> **PROBLEM**:
Repeat the entire listing exactly as written.

> **INPUT ROWS**:
________________

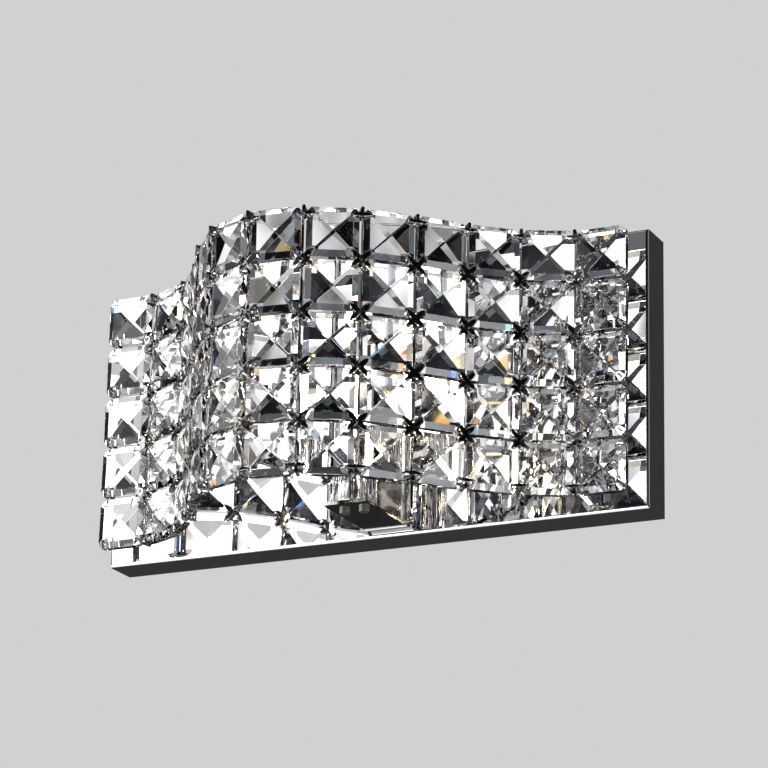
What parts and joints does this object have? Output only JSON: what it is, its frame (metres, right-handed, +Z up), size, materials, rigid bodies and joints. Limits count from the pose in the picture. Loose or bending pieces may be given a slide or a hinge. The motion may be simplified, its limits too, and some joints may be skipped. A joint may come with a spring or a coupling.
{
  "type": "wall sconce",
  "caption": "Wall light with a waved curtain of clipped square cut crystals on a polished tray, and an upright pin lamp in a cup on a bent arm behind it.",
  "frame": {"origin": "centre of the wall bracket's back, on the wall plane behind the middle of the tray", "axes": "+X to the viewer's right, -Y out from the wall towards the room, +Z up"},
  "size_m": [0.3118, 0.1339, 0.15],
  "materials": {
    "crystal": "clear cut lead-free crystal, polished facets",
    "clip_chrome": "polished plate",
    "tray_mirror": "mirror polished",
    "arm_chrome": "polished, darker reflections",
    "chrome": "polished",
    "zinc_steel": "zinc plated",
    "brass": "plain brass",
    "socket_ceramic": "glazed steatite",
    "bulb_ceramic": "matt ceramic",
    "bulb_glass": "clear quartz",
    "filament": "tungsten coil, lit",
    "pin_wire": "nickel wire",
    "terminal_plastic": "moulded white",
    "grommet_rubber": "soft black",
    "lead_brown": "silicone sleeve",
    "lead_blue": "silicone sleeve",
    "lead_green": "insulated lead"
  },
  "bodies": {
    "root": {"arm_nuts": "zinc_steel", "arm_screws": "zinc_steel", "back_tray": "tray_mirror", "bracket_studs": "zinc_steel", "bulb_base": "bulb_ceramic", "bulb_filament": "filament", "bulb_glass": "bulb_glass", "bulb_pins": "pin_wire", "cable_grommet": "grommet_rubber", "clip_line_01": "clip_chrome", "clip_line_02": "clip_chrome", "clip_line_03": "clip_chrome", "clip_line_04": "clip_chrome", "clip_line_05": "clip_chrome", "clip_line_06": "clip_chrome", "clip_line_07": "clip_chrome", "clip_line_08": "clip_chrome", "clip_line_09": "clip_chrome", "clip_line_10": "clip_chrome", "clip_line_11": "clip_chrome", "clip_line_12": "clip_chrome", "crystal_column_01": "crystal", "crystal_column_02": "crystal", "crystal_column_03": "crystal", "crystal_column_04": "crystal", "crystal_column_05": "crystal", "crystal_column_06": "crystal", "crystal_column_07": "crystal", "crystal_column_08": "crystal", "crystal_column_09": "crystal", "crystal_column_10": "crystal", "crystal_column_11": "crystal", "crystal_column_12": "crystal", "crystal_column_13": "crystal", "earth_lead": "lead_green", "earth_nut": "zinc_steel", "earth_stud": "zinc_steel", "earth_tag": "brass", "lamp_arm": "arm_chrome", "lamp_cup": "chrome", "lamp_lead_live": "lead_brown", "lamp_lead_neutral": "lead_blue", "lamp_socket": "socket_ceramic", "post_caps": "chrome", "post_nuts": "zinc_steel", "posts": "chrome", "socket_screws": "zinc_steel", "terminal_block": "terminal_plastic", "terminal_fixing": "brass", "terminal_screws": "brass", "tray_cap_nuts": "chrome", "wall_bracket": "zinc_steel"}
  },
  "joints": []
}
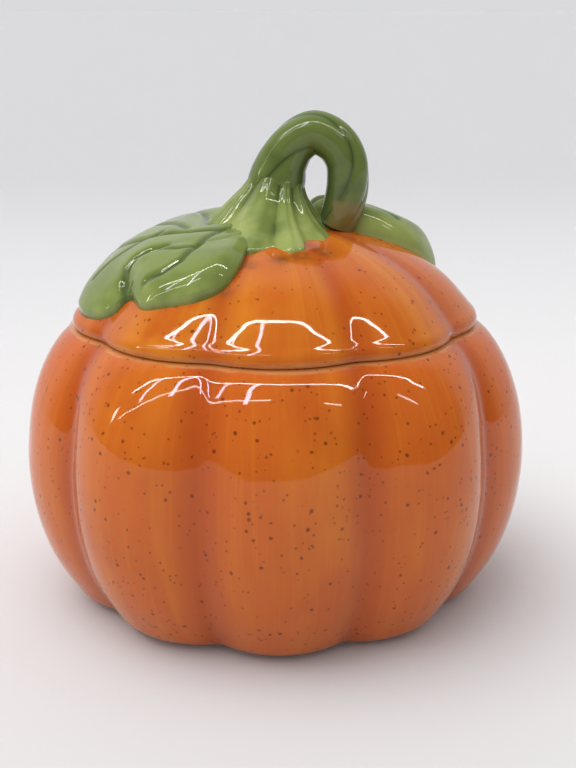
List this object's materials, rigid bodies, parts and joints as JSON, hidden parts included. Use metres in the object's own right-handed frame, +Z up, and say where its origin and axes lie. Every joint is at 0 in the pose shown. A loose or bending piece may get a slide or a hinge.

________________

> **ANSWER TO THE TASK**:
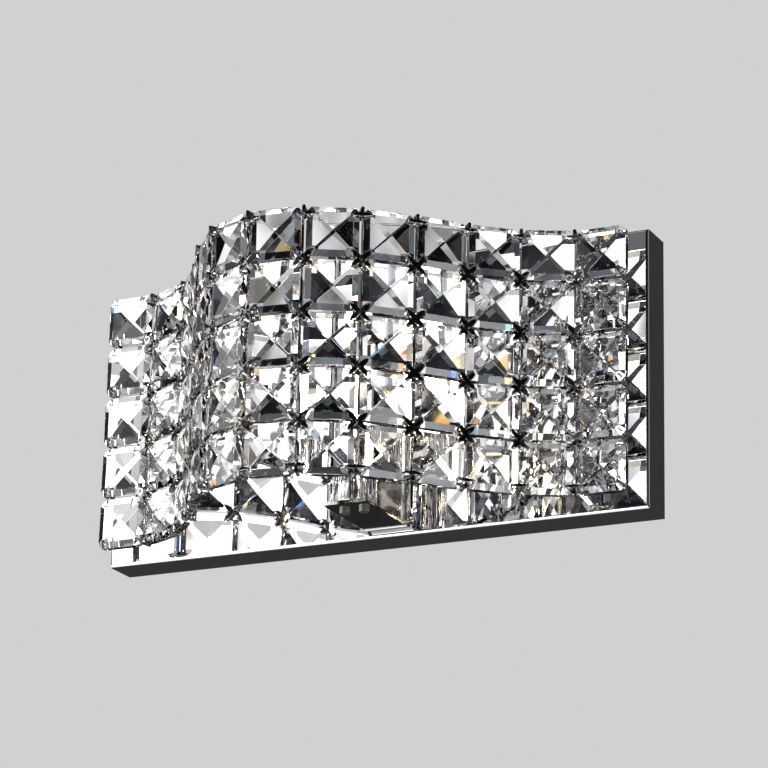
What parts and joints does this object have? Output only JSON: what it is, its frame (metres, right-handed, +Z up), size, materials, rigid bodies and joints. Limits count from the pose in the picture. Loose or bending pieces may be given a slide or a hinge. The motion may be simplified, its limits too, and some joints may be skipped. A joint may come with a spring or a coupling.
{
  "type": "wall sconce",
  "caption": "Wall light with a waved curtain of clipped square cut crystals on a polished tray, and an upright pin lamp in a cup on a bent arm behind it.",
  "frame": {"origin": "centre of the wall bracket's back, on the wall plane behind the middle of the tray", "axes": "+X to the viewer's right, -Y out from the wall towards the room, +Z up"},
  "size_m": [0.3118, 0.1339, 0.15],
  "materials": {
    "crystal": "clear cut lead-free crystal, polished facets",
    "clip_chrome": "polished plate",
    "tray_mirror": "mirror polished",
    "arm_chrome": "polished, darker reflections",
    "chrome": "polished",
    "zinc_steel": "zinc plated",
    "brass": "plain brass",
    "socket_ceramic": "glazed steatite",
    "bulb_ceramic": "matt ceramic",
    "bulb_glass": "clear quartz",
    "filament": "tungsten coil, lit",
    "pin_wire": "nickel wire",
    "terminal_plastic": "moulded white",
    "grommet_rubber": "soft black",
    "lead_brown": "silicone sleeve",
    "lead_blue": "silicone sleeve",
    "lead_green": "insulated lead"
  },
  "bodies": {
    "root": {"arm_nuts": "zinc_steel", "arm_screws": "zinc_steel", "back_tray": "tray_mirror", "bracket_studs": "zinc_steel", "bulb_base": "bulb_ceramic", "bulb_filament": "filament", "bulb_glass": "bulb_glass", "bulb_pins": "pin_wire", "cable_grommet": "grommet_rubber", "clip_line_01": "clip_chrome", "clip_line_02": "clip_chrome", "clip_line_03": "clip_chrome", "clip_line_04": "clip_chrome", "clip_line_05": "clip_chrome", "clip_line_06": "clip_chrome", "clip_line_07": "clip_chrome", "clip_line_08": "clip_chrome", "clip_line_09": "clip_chrome", "clip_line_10": "clip_chrome", "clip_line_11": "clip_chrome", "clip_line_12": "clip_chrome", "crystal_column_01": "crystal", "crystal_column_02": "crystal", "crystal_column_03": "crystal", "crystal_column_04": "crystal", "crystal_column_05": "crystal", "crystal_column_06": "crystal", "crystal_column_07": "crystal", "crystal_column_08": "crystal", "crystal_column_09": "crystal", "crystal_column_10": "crystal", "crystal_column_11": "crystal", "crystal_column_12": "crystal", "crystal_column_13": "crystal", "earth_lead": "lead_green", "earth_nut": "zinc_steel", "earth_stud": "zinc_steel", "earth_tag": "brass", "lamp_arm": "arm_chrome", "lamp_cup": "chrome", "lamp_lead_live": "lead_brown", "lamp_lead_neutral": "lead_blue", "lamp_socket": "socket_ceramic", "post_caps": "chrome", "post_nuts": "zinc_steel", "posts": "chrome", "socket_screws": "zinc_steel", "terminal_block": "terminal_plastic", "terminal_fixing": "brass", "terminal_screws": "brass", "tray_cap_nuts": "chrome", "wall_bracket": "zinc_steel"}
  },
  "joints": []
}
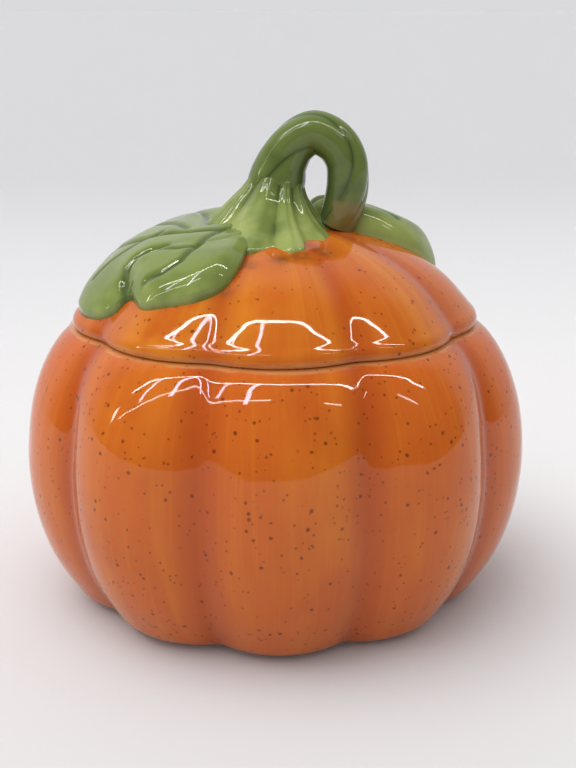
List this object's materials, rigid bodies, parts and joints as JSON, hidden parts included. Use metres in the object's own right-handed frame, +Z up, and say where its origin and axes lie. Every joint is at 0 in the pose shown. A loose or bending piece may get a slide or a hinge.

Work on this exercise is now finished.